Written task
Repeat everything in the material exactly.

Stored data
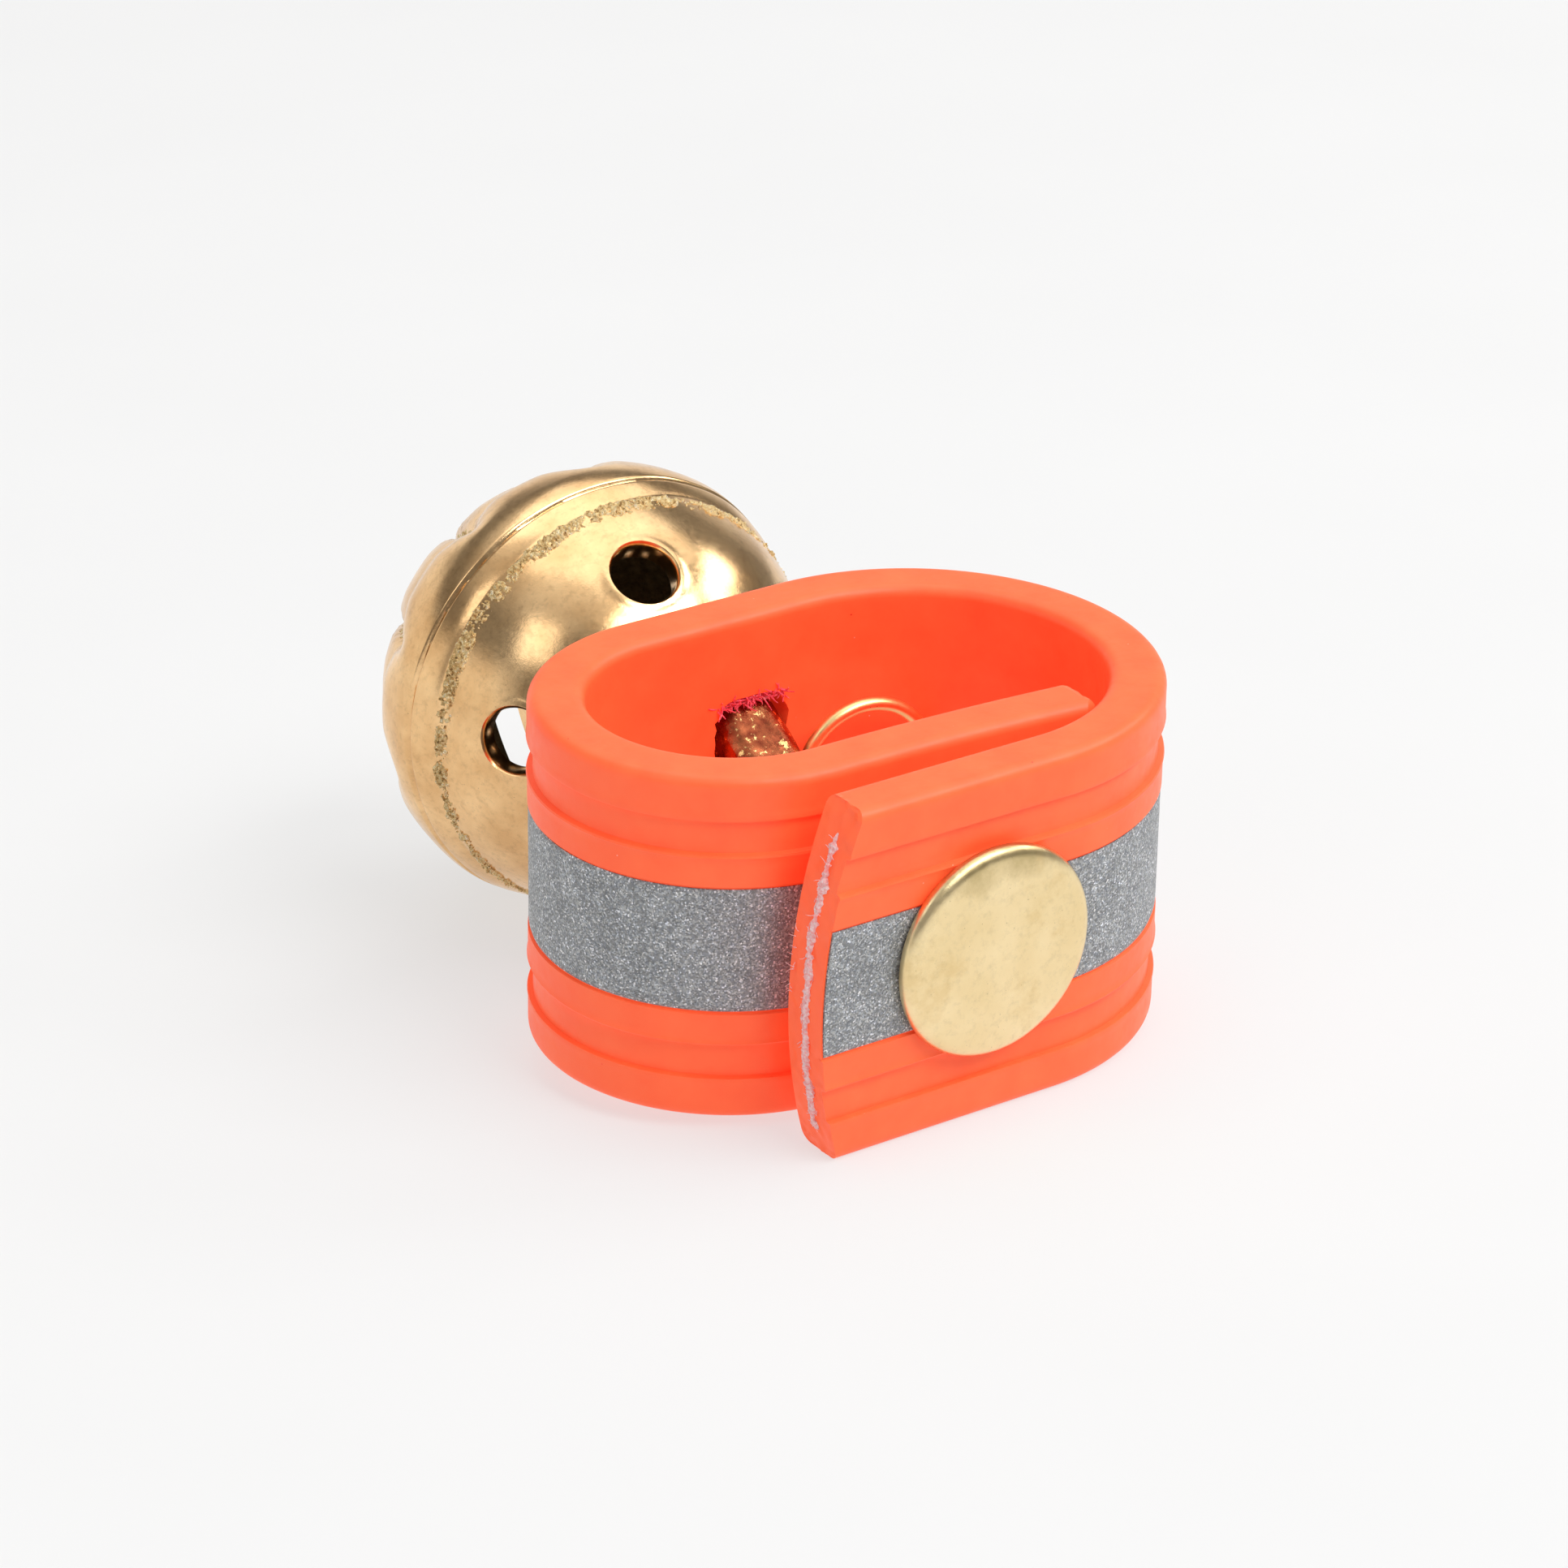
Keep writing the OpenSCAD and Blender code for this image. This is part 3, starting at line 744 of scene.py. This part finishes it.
def cap_profile():
    """From the middle of the face, over the rolled rim, to the flat back and its barrel."""
    r = CAP_D / 2
    profile = [(r * 0.84 * i / 24, CAP_H + 0.02 - 0.20 * (i / 24) ** 3) for i in range(25)]
    for i in range(1, 13):
        a = math.radians(84 - 84 * i / 12)
        profile.append((r - 1.12 + 1.12 * math.cos(a), CAP_H - 0.98 + 0.80 * math.sin(a)))
    for i in range(1, 9):
        a = math.radians(-90 * i / 8)
        profile.append((r - 0.4 + 0.4 * math.cos(a), CAP_H - 0.98 + 0.4 * math.sin(a)))
    profile += [(r - 0.75, 0.02), (r - 0.9, 0.03), (r - 0.95, 0.5), (2.4, 0.6)]
    profile += [(2.0, 0.0), (1.9, -4.1), (0, -4.1)]
    return profile


snap_cap = lathe("snap_cap_face", cap_profile(), SNAP, cap_brass, steps=192)
for v in snap_cap.data.vertices:
    local = SNAP.inverted() @ v.co
    if local.z > 0.3:
        dent = 0.025 * noise.noise(Vector((local.x * 0.3, local.y * 0.3, 2.0)))
        v.co = SNAP @ Vector((local.x, local.y, local.z + dent))

# ---- Bell ----

BELL_R, BELL_IN, BOWL_R, BOWL_IN = 15.8, 14.0, 15.0, 13.4
BEAD_R, SHOULDER_R, BEAD_AT = 16.4, 6.0, 91.0
CROWN_EDGE = 75.0
HOLE_AT, HOLE_D, HOLES, FIRST_HOLE = 54.0, 4.7, 5, 26.0
SLIT_W, SLIT_END_D, SLIT_END_AT = 3.0, 5.8, 112.0
PETALS, PETAL_STEP, FIRST_LINE = 10, 36, 87


def polar(r, at, clock):
    a, c = math.radians(at), math.radians(clock)
    return Vector((r * math.sin(a) * math.cos(c), r * math.sin(a) * math.sin(c), r * math.cos(a)))


def hole_distance(p):
    """Distance to the nearest sound hole's axis."""
    best = 99.0
    for i in range(HOLES):
        axis = polar(1, HOLE_AT, FIRST_HOLE + i * 360 / HOLES)
        along = p.dot(axis)
        if along > 0:
            best = min(best, (p - axis * along).length)
    return best


def crown_outer(at, clock):
    p = polar(BELL_R, at, clock)
    d = hole_distance(p)
    r = BELL_R + 0.05 * noise.noise(p * 0.16)
    r += 0.10 * math.exp(-(((d - HOLE_D / 2 - 0.35) / 0.35) ** 2)) if d < 5 else 0
    return r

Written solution
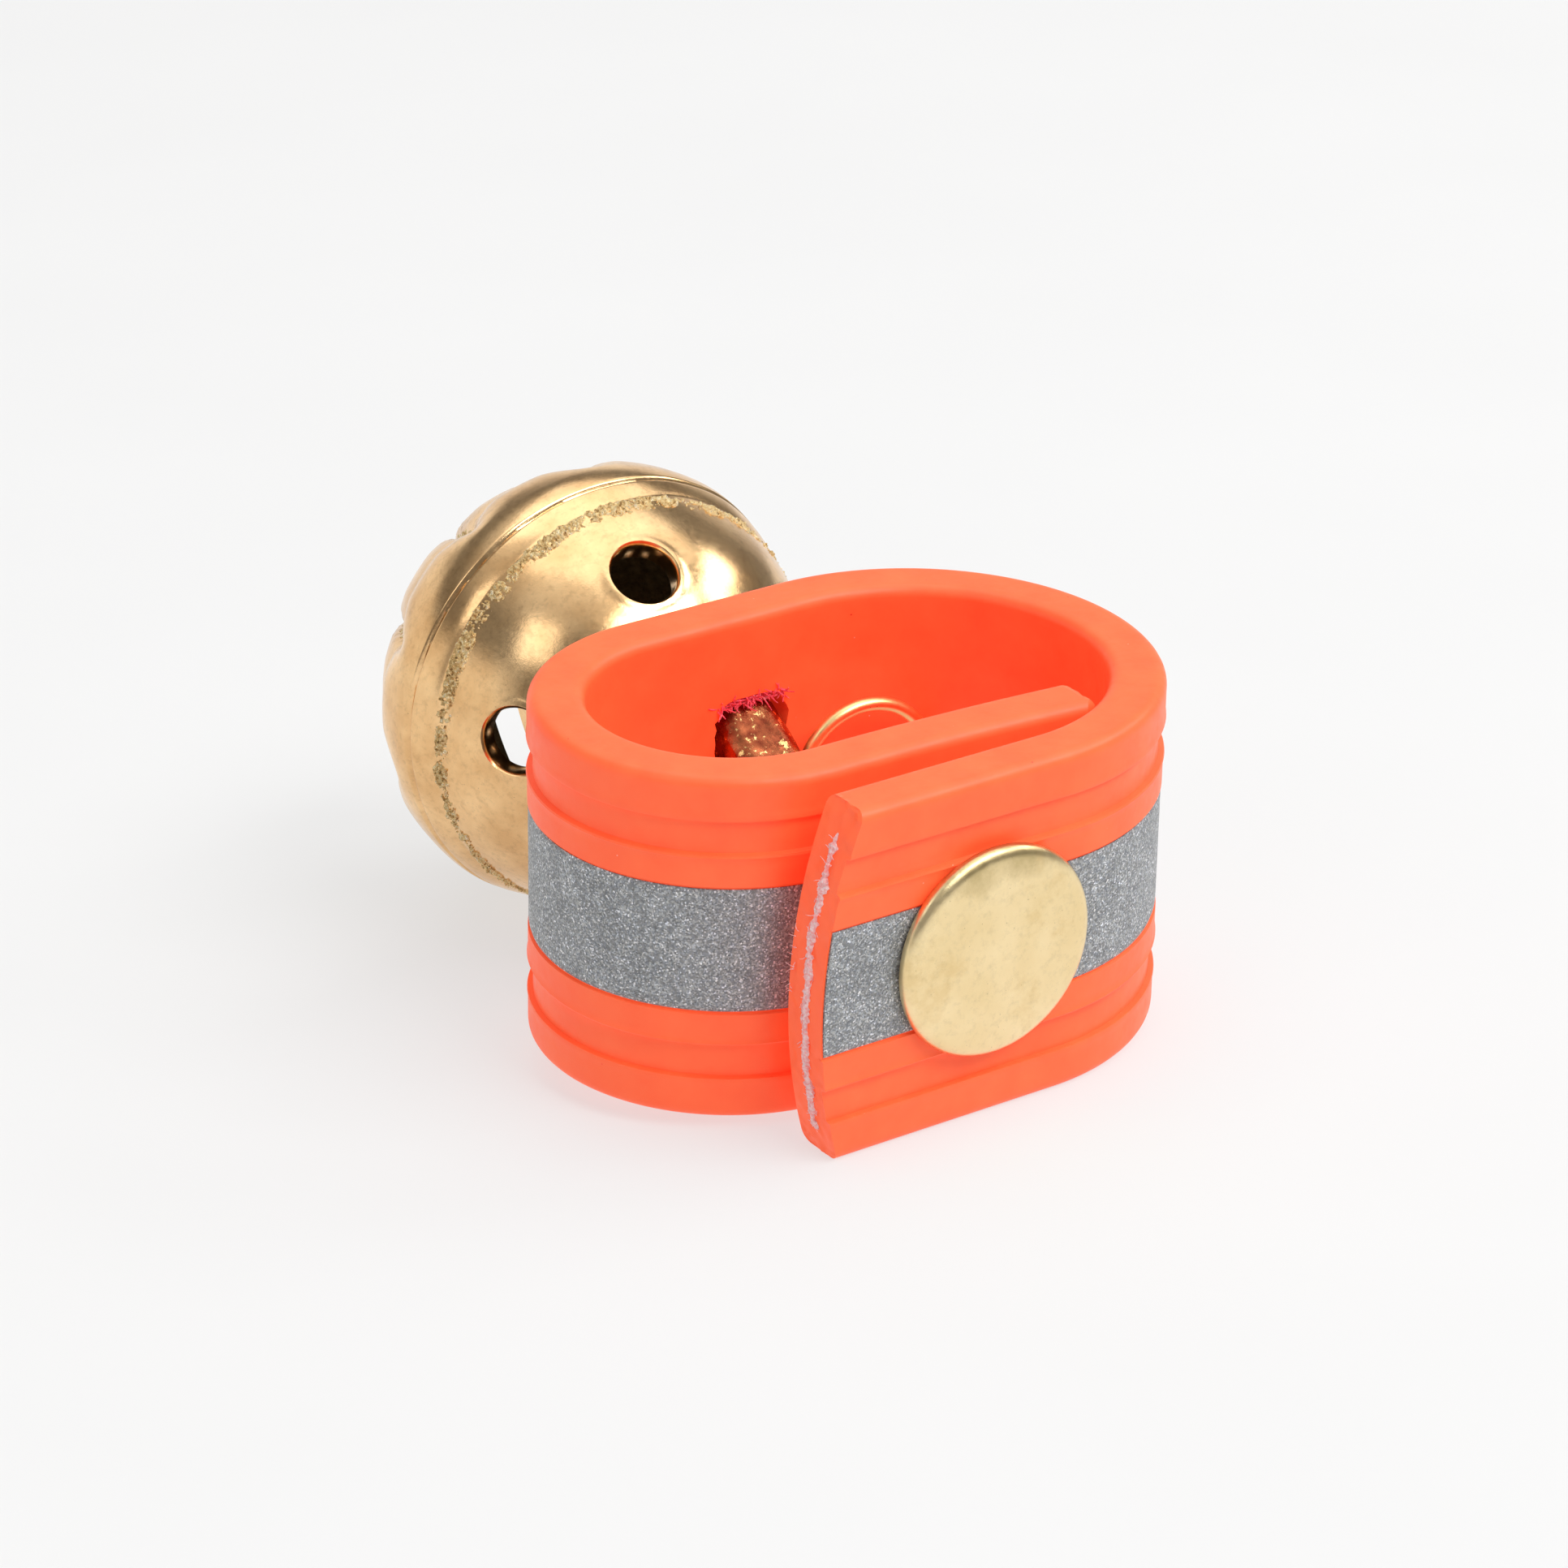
Keep writing the OpenSCAD and Blender code for this image. This is part 3, starting at line 744 of scene.py. This part finishes it.
def cap_profile():
    """From the middle of the face, over the rolled rim, to the flat back and its barrel."""
    r = CAP_D / 2
    profile = [(r * 0.84 * i / 24, CAP_H + 0.02 - 0.20 * (i / 24) ** 3) for i in range(25)]
    for i in range(1, 13):
        a = math.radians(84 - 84 * i / 12)
        profile.append((r - 1.12 + 1.12 * math.cos(a), CAP_H - 0.98 + 0.80 * math.sin(a)))
    for i in range(1, 9):
        a = math.radians(-90 * i / 8)
        profile.append((r - 0.4 + 0.4 * math.cos(a), CAP_H - 0.98 + 0.4 * math.sin(a)))
    profile += [(r - 0.75, 0.02), (r - 0.9, 0.03), (r - 0.95, 0.5), (2.4, 0.6)]
    profile += [(2.0, 0.0), (1.9, -4.1), (0, -4.1)]
    return profile


snap_cap = lathe("snap_cap_face", cap_profile(), SNAP, cap_brass, steps=192)
for v in snap_cap.data.vertices:
    local = SNAP.inverted() @ v.co
    if local.z > 0.3:
        dent = 0.025 * noise.noise(Vector((local.x * 0.3, local.y * 0.3, 2.0)))
        v.co = SNAP @ Vector((local.x, local.y, local.z + dent))

# ---- Bell ----

BELL_R, BELL_IN, BOWL_R, BOWL_IN = 15.8, 14.0, 15.0, 13.4
BEAD_R, SHOULDER_R, BEAD_AT = 16.4, 6.0, 91.0
CROWN_EDGE = 75.0
HOLE_AT, HOLE_D, HOLES, FIRST_HOLE = 54.0, 4.7, 5, 26.0
SLIT_W, SLIT_END_D, SLIT_END_AT = 3.0, 5.8, 112.0
PETALS, PETAL_STEP, FIRST_LINE = 10, 36, 87


def polar(r, at, clock):
    a, c = math.radians(at), math.radians(clock)
    return Vector((r * math.sin(a) * math.cos(c), r * math.sin(a) * math.sin(c), r * math.cos(a)))


def hole_distance(p):
    """Distance to the nearest sound hole's axis."""
    best = 99.0
    for i in range(HOLES):
        axis = polar(1, HOLE_AT, FIRST_HOLE + i * 360 / HOLES)
        along = p.dot(axis)
        if along > 0:
            best = min(best, (p - axis * along).length)
    return best


def crown_outer(at, clock):
    p = polar(BELL_R, at, clock)
    d = hole_distance(p)
    r = BELL_R + 0.05 * noise.noise(p * 0.16)
    r += 0.10 * math.exp(-(((d - HOLE_D / 2 - 0.35) / 0.35) ** 2)) if d < 5 else 0
    return r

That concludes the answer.